En cuanto a la novela, es como una peonza: se mueve girando sobre sí misma, de una forma espectacular que te fascina un rato, hasta que finalmente te das cuenta de que ese movimiento no la lleva a ninguna parte.
Sin embargo, repito, me gustó, al menos lo suficiente como para buscar su anterior novela, Mantra, que también me gustó, aunque allí encontré los mismos defectos (también las mismas virtudes) que en su antecesora. Los defectos se me hicieron más enojosos en Historia Argentina y Esperanto, obras por las que transité ya con cierta pereza (el movimiento de la peonza había dejado de fascinarme) y provocaron que me atascara en la lectura de La velocidad de las cosas, su supuesta obra maestra, con la que confieso que me aburrí bastante.

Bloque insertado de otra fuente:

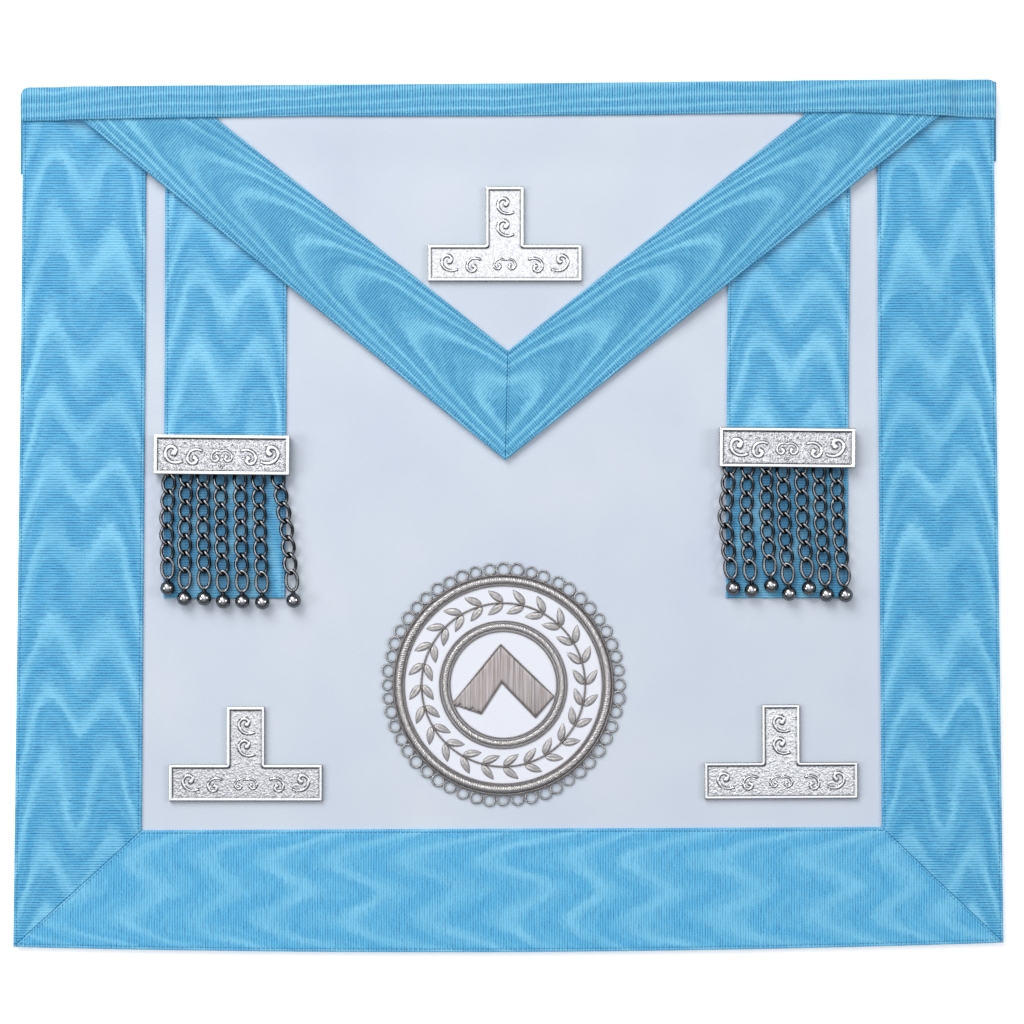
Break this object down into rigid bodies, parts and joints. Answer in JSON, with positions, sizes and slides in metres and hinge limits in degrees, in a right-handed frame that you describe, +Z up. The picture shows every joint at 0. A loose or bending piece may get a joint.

Bien es verdad que estos defectos (el onanismo autorreferencial, el narcisismo del autor  como único personaje, la insipidez del distanciamiento emocional y la pescadilla que se muerde la cola de la literatura como único tema de la literatura), que el esnobismo de algunos críticos literarios ha sacralizado como virtudes de la modernez,  son mucho más evidentes, y de forma mucho menos soportable, en otros autores eeeeh… “posmodernos” con mucho menos talento intrínseco que Fresán (léase Agustín Fernández Mallo, léase Juan Francisco Ferré). Pero suponen un serio callejón sin salida: en el mejor de los casos, alumbran un escritor que sólo leen escritores, o poco más (el caso de Fresán) y en el peor, perpetra artefactos literarios sólo sustentados en la moda,  artefactos que llevan impresa una fecha de caducidad por obsolescencia muy próxima. Porque ya me dirán a quién la va a interesar leer Providence dentro de veinte años. O de diez. Yo acabo de leerla y ya estoy deseando olvidarla. Claro que no me va a costar mucho.